Sob um guarda-sol de hortênsias
Palominha a passear
Passeava seus cuidados
Sem gorjeios apertados
Por gargantilha do mar
--- Palominha a suspirar
Duas feridas em seu peito
Por uma lhe entrava o sol
Por outra entrava o luar
.... da era de Salazar
que, selecta de oprimidos,
Haveria de expurgar
Os cabelos desabridos
Da Palominha insular
Que das ondas tinham o solto
Sotaque de verde mar.
Ai Paloma ai Palominha
Mal soubeste palomar.
Mas o pincel de Natália atingiu o máximo da magia quando descreve a sua amada ilha, já não como símbolo dum lugar mítico à volta do qual giram as existências e as essências.
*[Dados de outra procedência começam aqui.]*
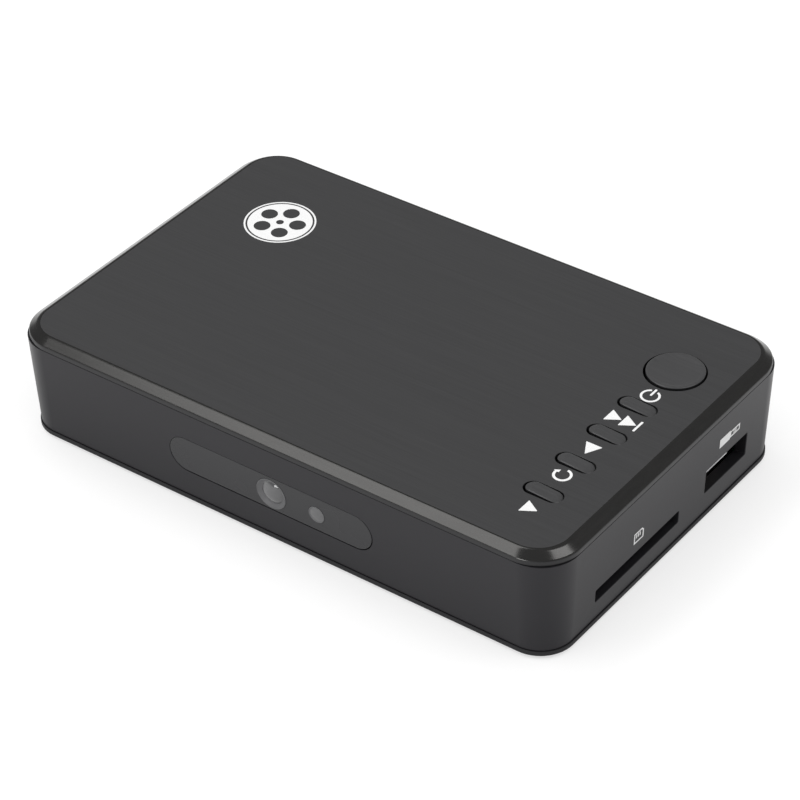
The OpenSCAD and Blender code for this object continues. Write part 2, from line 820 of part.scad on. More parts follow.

Qual pintora genial, pintando nas nuvens da lembrança, duma paleta sentimental e ao mesmo tempo impressionista ela canta pintando,
“ Eram bosques refugiados
Em altas ebúrneas névoas
E desses enovelados
Torreões de criptomérias
Veludos verdes tombavam
…lagoas aleluiadas
Entre fetos e conteiras
Eram pastos paulatinos
E neles vacas sineiras
Espraiando em relvas fagueiras
Um viço cheio de sinos.
E logo vinha o responso
Em estrofes de estorninhos
Eram nas Sete Cidades
Que do sacerdote rei
As santas propriedades
São ao que dizem segredos
Castos que ali respirei,
Duas luas – uma verde
Outra roxa – derretidas
Em águas que ali deixadas
São como o manto de Elias.
E nesses sete domínios
Do Espírito suspenso
Ao longe nuvens de equíneos
Galopavam em consenso
Ó que de leite e de fogo
De escarpas, fetos unânimes
Em pleniposse de incenso!
Que de plumas de silêncio
Rosadas, azuis, esparsas
Num céu fluente de garças!
A pairar
Batiam as asas do mar
Eram nas Furnas Caldeiras
Guelras que o vulcão abria.
Mas se enxofradas as sombras
Em chumbo e cachão ferviam,
A luz por vales e lombas
Em hortênsias se aspergia
Que não se ganham os deuses
Sem demos por mais valia.
Por isso ali o inferno
Com o céu não contendia.
Vai daí que me ficasse
Esta concórdia sadia
De não frequentar negrumes
Sem numes por companhia.
Ou o contrário se quiserem
Que se Deus dá flor e fera
Eu sou por esta harmonia.
E podíamos continuar toda a tarde sem descanso passeando pela poesia de beleza infinita sem cansaço que o que é belo não cansa e pede repetição.
Há muitos anos, tantos que já nem lembro, Natália quis discursar na inauguração da livraria
[1] que marcou uma época nos Açores. Uma época e uma direcção. Ela tinha plena consciência de que, falando ali, falava para a história e, qualquer que fosse o nosso destino, a sua voz ecoaria para sempre, através do Homem que ideou nas páginas da história contemporânea a epopeia do Povo de onde ela nasceu, aqui revelando o génio que nela havia e que àquele devia tal momento.
Disse ela:
“Bem hajam, pois, os que nesta ilha continuam a tradição da bibliofilia que tanto a tem ilustrado e a dotam com mais um instrumento de cultura, porque esta é a própria condição do fortalecimento da personalidade açórica e da sua invulnerabilidade à usura dum Estado centralizador, que no seu narcisismo condena a afundar-se nas águas fatais da auto-contemplação, tragicamente alheio a realidades indefectíveis como esta: açorianidade!
Senhora Presidente, em nome dos que amam a cultura como o veículo essencial da emancipação das pessoas e dos povos, agradeço-lhe a homenagem que prestais hoje e aqui a um dos maiores vultos da açorianidade de todos os tempos. Bem haja, porque é já tempo do poder político se curvar perante os valores mais altos que acabam por o tornar legítimo. Ao fazê-lo, a sua administração dá, não só um sinal de que percebe os tempos mas que reconhece os profetas que os anunciam.